What you will do: Among the entries below, find how many lines carry the word "code" and state only that figure.
*** Working data
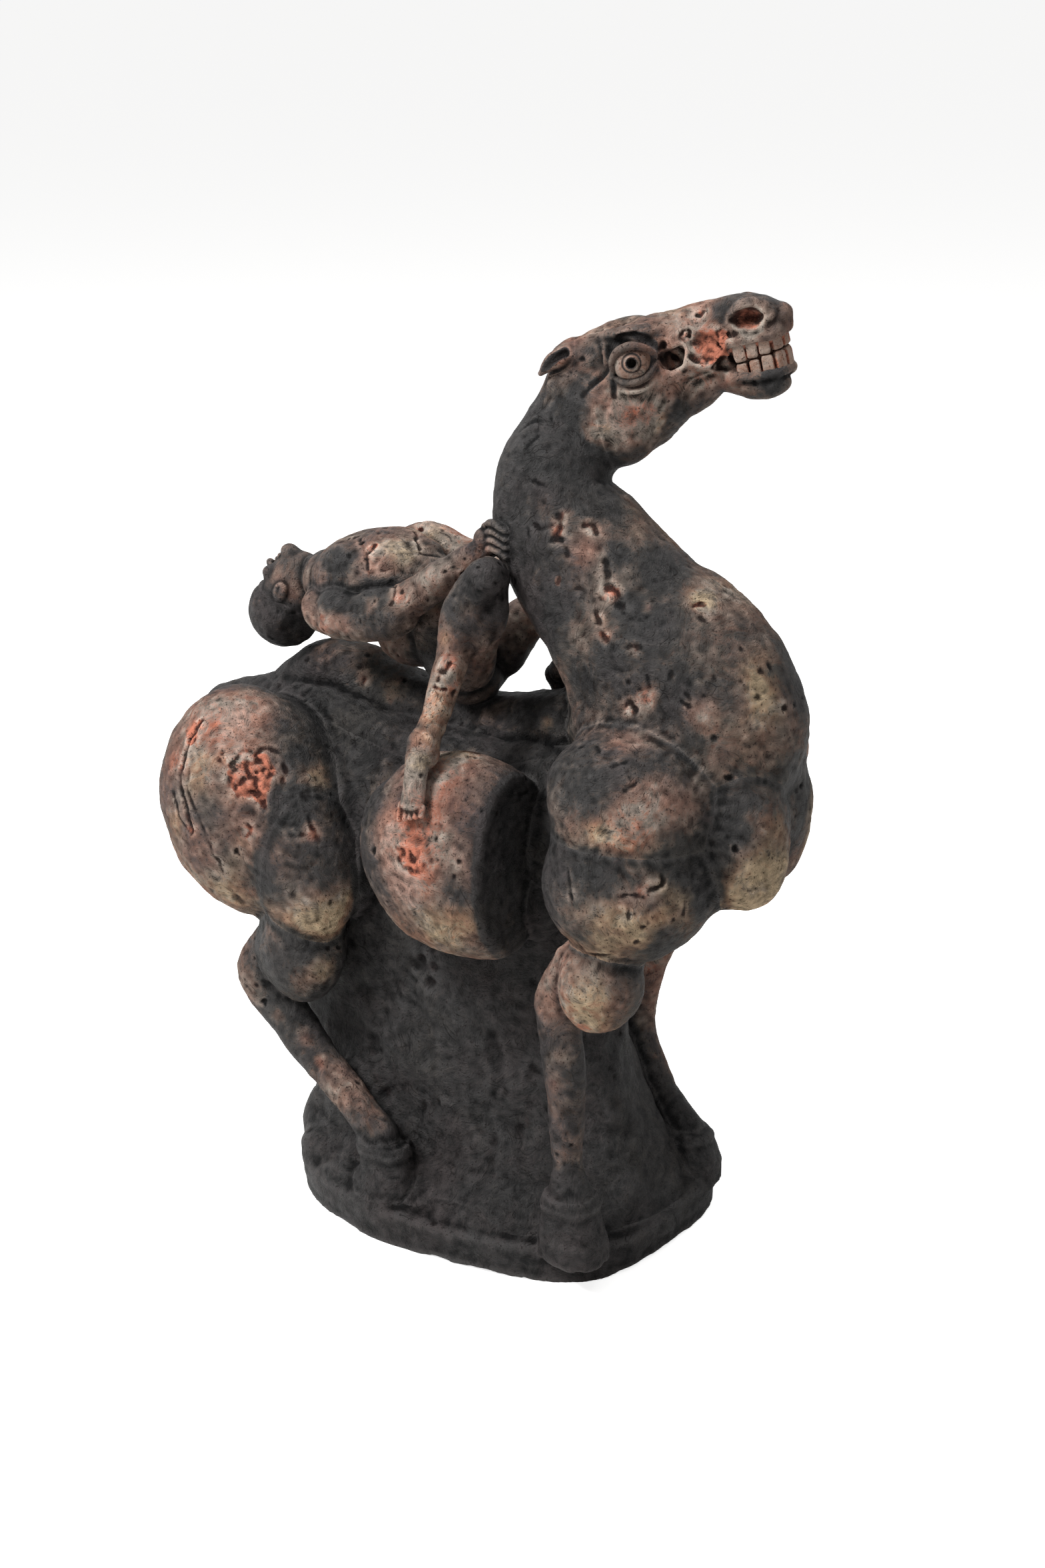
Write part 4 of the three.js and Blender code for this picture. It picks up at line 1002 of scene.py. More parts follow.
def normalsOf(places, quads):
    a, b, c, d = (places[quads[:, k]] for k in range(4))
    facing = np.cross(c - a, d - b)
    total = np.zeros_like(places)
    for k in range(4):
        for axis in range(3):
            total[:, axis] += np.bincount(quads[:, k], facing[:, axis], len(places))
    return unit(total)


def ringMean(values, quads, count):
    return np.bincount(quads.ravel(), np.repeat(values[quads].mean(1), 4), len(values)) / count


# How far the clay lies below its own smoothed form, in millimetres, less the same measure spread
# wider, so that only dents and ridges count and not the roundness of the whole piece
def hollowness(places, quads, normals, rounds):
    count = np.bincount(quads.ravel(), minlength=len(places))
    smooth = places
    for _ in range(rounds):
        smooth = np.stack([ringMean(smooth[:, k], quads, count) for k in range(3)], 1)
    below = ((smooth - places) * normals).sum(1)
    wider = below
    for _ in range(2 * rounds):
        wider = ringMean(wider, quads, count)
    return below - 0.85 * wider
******
*** Working data
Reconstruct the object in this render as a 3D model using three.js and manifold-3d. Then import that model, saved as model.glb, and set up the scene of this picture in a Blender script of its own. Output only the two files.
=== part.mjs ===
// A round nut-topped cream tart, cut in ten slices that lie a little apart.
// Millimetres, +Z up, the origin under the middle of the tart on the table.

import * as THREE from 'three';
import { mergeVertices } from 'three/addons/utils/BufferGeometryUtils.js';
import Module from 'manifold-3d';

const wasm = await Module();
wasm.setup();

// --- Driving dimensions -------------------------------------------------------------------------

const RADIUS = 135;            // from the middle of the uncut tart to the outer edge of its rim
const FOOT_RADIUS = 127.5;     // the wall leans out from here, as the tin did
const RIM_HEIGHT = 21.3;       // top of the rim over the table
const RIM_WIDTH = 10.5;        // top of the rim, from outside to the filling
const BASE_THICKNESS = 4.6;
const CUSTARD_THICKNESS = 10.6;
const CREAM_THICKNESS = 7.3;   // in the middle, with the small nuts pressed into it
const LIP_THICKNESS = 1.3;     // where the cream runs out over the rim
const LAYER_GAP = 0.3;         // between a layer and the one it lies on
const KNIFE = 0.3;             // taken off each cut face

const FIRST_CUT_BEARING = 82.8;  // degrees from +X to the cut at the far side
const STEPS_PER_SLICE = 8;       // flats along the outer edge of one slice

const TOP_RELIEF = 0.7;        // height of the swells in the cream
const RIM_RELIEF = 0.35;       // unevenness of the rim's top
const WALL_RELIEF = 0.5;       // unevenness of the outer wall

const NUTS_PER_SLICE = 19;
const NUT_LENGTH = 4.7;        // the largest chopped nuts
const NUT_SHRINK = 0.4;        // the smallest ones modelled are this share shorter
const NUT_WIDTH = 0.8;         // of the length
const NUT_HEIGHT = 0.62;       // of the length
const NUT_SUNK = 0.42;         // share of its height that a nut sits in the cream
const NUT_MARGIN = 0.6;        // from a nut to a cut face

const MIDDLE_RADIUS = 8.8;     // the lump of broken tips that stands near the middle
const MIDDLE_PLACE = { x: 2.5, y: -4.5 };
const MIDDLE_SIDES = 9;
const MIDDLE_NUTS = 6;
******
*** Working data
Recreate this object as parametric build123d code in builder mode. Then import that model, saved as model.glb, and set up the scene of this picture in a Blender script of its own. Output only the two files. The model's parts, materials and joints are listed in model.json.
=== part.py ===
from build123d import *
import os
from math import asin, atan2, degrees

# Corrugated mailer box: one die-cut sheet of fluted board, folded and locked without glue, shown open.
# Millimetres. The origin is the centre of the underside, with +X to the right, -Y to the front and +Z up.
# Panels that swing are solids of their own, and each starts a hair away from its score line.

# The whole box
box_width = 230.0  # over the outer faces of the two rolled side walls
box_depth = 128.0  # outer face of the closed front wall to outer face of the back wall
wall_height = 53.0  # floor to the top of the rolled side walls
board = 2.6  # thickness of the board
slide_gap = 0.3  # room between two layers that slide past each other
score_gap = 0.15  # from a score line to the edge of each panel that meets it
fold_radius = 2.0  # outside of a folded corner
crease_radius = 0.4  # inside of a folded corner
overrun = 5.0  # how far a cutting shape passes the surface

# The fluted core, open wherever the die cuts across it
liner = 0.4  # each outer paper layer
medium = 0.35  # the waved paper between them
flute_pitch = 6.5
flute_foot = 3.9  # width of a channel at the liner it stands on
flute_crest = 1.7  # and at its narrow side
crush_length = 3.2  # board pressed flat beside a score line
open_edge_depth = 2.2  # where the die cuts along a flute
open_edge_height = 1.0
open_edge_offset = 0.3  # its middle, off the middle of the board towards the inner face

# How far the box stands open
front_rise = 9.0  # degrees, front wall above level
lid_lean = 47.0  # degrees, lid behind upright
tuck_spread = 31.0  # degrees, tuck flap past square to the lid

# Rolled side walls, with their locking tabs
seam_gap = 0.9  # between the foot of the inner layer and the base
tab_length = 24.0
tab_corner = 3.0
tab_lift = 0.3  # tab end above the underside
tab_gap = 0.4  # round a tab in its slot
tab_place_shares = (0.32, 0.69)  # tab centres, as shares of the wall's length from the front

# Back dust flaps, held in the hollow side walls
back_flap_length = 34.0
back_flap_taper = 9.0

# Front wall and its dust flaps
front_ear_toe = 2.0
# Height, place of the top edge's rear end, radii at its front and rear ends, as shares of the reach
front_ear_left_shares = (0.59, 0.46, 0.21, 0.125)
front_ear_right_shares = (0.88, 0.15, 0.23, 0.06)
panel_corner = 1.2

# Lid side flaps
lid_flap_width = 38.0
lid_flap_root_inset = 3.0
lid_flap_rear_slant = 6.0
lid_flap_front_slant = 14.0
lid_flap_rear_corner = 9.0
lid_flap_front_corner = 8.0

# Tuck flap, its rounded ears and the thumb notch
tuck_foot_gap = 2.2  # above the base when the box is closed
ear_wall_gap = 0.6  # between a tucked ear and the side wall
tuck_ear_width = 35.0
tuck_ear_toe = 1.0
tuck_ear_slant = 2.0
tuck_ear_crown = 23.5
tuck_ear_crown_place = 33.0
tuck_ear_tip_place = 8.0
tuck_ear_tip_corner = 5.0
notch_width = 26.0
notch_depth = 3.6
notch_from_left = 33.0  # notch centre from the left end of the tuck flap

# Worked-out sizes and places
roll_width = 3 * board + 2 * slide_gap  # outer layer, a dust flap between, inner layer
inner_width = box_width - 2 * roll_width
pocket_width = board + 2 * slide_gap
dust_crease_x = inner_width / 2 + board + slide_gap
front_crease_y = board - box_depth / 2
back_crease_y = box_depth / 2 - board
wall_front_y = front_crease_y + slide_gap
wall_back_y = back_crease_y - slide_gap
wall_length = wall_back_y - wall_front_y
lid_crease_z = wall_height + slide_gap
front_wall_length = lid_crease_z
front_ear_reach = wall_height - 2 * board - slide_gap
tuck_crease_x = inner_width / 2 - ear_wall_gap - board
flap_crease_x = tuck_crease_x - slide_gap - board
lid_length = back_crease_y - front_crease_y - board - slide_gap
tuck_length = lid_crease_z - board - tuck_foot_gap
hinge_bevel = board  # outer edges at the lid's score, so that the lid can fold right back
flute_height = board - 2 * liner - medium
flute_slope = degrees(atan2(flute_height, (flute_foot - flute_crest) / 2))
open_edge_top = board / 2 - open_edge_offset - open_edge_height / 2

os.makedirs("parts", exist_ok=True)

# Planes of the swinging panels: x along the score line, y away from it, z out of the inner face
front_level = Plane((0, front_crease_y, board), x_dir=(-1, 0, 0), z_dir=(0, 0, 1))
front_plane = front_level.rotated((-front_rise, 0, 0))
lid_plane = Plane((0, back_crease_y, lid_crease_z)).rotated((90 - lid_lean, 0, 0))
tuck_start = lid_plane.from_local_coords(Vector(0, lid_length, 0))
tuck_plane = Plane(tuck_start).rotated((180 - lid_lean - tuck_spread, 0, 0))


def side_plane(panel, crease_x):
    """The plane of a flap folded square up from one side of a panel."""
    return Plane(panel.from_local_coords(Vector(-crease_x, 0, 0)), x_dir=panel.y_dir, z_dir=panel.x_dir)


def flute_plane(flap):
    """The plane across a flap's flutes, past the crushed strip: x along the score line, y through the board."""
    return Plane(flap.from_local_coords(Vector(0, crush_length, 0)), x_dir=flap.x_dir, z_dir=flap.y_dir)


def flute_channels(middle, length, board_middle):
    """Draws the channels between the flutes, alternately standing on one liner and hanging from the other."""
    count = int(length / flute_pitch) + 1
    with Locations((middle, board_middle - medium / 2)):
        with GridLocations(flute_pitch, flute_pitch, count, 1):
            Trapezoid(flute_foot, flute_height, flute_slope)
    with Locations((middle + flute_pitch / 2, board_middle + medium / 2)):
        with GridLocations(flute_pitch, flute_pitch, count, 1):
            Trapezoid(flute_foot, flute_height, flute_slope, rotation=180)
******
Problem solution: 2